** WHAT YOU NEED TO DO **
Return the first line, the line containing "dot_d = 0.36; // [0.3:0.05:0.8]", and every line between them, exactly as they stand.

________________

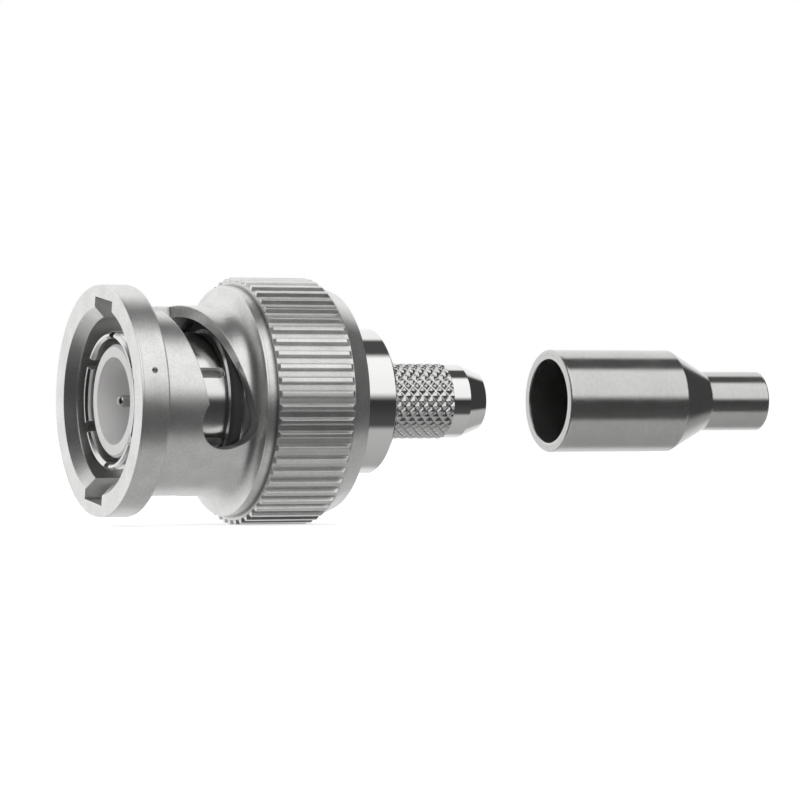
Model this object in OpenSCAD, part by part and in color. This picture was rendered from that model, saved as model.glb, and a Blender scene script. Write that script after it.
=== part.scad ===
// Straight bayonet coaxial plug for a crimped cable, with its crimp ferrule.
// The plug lies along X with its mating face at X = 0 and its cable end towards +X.
// Every piece is drawn about its own Z axis and then laid along X by along_x().

/* [Coupling nut] */
// Diameter over the knurled grip
nut_d = 14.5; // [14.2:0.1:15.5]
// Diameter of the front flange
flange_d = 13.5; // [13.2:0.1:14]
// Length of the front flange
flange_len = 1.7; // [1.2:0.1:2]
// Wall of the slotted neck around the bore
neck_wall = 0.675; // [0.6:0.025:0.8]
// Radius of the concave blend from the neck to the shoulder
neck_blend = 1.15; // [0.6:0.05:1.2]
// Web between the detents and the shoulder
shoulder_web = 0.2; // [0.1:0.05:0.6]
// Length of the plain ring between the shoulder and the grip
ring_len = 0.62; // [0.4:0.02:1]
// Length of the grip before its rear chamfer
grip_len = 4.82; // [4.6:0.02:5.4]
// Length of the rear chamfer
tail_len = 1.15; // [1:0.05:1.6]
// Width of the lip around the rear opening
tail_lip = 0.88; // [0.6:0.02:1]
// Width of the countersink in the front face
mouth_w = 0.6; // [0.5:0.05:0.9]
// Depth of the countersink
mouth_depth = 0.6; // [0.3:0.05:0.9]
// Diameter of the index dot punched in the flange
dot_d = 0.36; // [0.3:0.05:0.8]

/* [Grip ridges] */
// Number of straight ridges around the grip
ridge_count = 56; // [40:2:64]
// Depth of the grooves between the ridges
ridge_depth = 0.26; // [0.2:0.02:0.4]
// Share of each pitch taken by the ridge's land
ridge_land = 0.3; // [0.2:0.01:0.5]
// Share of each pitch taken by the groove's floor
ridge_floor = 0.44; // [0.2:0.01:0.48]
// Length of the slope at the front of each ridge
ridge_front = 0.08; // [0.04:0.02:0.3]
// Length of the slope at the rear of each ridge
ridge_rear = 0.26; // [0.1:0.02:0.5]

/* [Bayonet slots] */
// Width of the two keyways in the flange
key_w = 2.6; // [2.2:0.1:2.8]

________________

** SOLUTION FOR THIS PROBLEM **
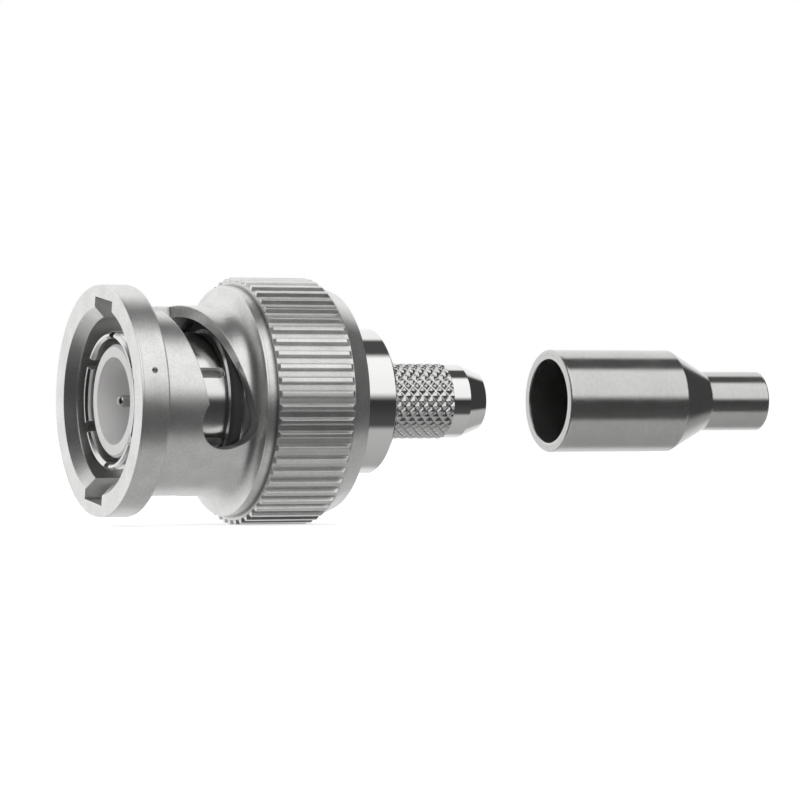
Model this object in OpenSCAD, part by part and in color. This picture was rendered from that model, saved as model.glb, and a Blender scene script. Write that script after it.
=== part.scad ===
// Straight bayonet coaxial plug for a crimped cable, with its crimp ferrule.
// The plug lies along X with its mating face at X = 0 and its cable end towards +X.
// Every piece is drawn about its own Z axis and then laid along X by along_x().

/* [Coupling nut] */
// Diameter over the knurled grip
nut_d = 14.5; // [14.2:0.1:15.5]
// Diameter of the front flange
flange_d = 13.5; // [13.2:0.1:14]
// Length of the front flange
flange_len = 1.7; // [1.2:0.1:2]
// Wall of the slotted neck around the bore
neck_wall = 0.675; // [0.6:0.025:0.8]
// Radius of the concave blend from the neck to the shoulder
neck_blend = 1.15; // [0.6:0.05:1.2]
// Web between the detents and the shoulder
shoulder_web = 0.2; // [0.1:0.05:0.6]
// Length of the plain ring between the shoulder and the grip
ring_len = 0.62; // [0.4:0.02:1]
// Length of the grip before its rear chamfer
grip_len = 4.82; // [4.6:0.02:5.4]
// Length of the rear chamfer
tail_len = 1.15; // [1:0.05:1.6]
// Width of the lip around the rear opening
tail_lip = 0.88; // [0.6:0.02:1]
// Width of the countersink in the front face
mouth_w = 0.6; // [0.5:0.05:0.9]
// Depth of the countersink
mouth_depth = 0.6; // [0.3:0.05:0.9]
// Diameter of the index dot punched in the flange
dot_d = 0.36; // [0.3:0.05:0.8]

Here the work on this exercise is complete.